Why did the Federal Govt reduce the interest rates?
To control inflation, Interest rates and inflation, have an interesting relationship. When there is a slowdown in the country’s economy, the central bank reduces the interest rates. So that people will avail loans and when more loans are availed, people will have more money and when people have more money they spend it on purchasing. This in turn increases the flow of money in the economy, and GDP will move up.
After the P@ndemic interest rates were reduced by govts. On the other hand, when inflation increases, interest rates will increase, loans will be costly, people will not have enough money to spend, and inflation will get controlled.
America and Europe saw an increase in inflation in several months. To control this situation Federal Reserve increased interest rates. This might be the root cause but the bank’s decision-making was also at play. Interest rates will fluctuate but you need to make your portfolio so robust that it is not affected by fluctuations in the markets.

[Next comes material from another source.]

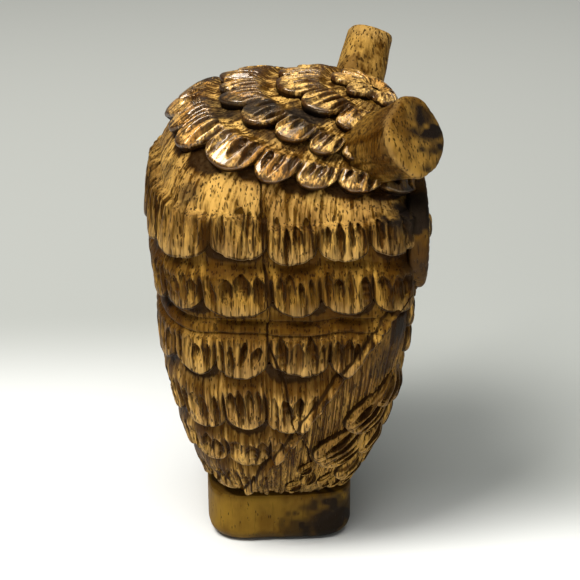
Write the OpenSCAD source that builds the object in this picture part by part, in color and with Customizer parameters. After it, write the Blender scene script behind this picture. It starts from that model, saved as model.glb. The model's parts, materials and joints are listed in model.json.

What about money deposited at SVB?
There is a cap on insurance, whatever you deposit money at the bank some of it will be secured by insurance. There is a law created by Govt, in America, the limit is $250.000. It is a big money but looking at the status and image of SVB customers, tech-based startups which had a lot of money deposited, it is said that 89% of the money deposited was uninsured. The response of any govt in such a situation will be similar; the California Dept of Financial Protection and Innovation pounced on SVB. Bank’s receivership was given to FDIC(Federal Deposit Insurance Corporation). Customer deposits worth $175 Bn were used to create a new bank, the National Bank of Santa Clara. The assets of SVB were taken over so that usual business activities are continued. There began a search for a bank that is willing to merge with SVB. Yes, the merger is a solution to protect the interest of depositors. The search is on but President Biden has assured the money deposited is going to be safe, even the uninsured deposits. This also resulted in the stock prices of banks taking a downturn. $100bn worth of money is lost in stock markets by US banks. European banks lost worth $50Bn. Those companies who said their money is invested in SVB also saw an impact on their shares in the stock market. Roku Inc., Y Combinator a start-up accelerator platform and those startups that used Y Combinator also saw a dip in shares.
Conclusion
Startups normally have a single bank account, unlike other major companies. They are very critical of their money because of employee salaries, and operational costs. It is yet to see how big an impact this will make on the American economy and the world economy. Though this is being compared to the 2008 financial crisis, there is a critical difference. 2008 crisis was due to American Housing Market. Banks had lent huge sums in loans such as Housing Loans; people couldn’t afford to repay the loans. The Housing Market crashed. There followed a Global recession. A number of regulations were passed, and laws were created to discourage such incidents. Experts believe the current situation will not be as bad, as SVB customers are largely a specific sector. These startups will surely have an impact but Global Financial Crisis is unlikely.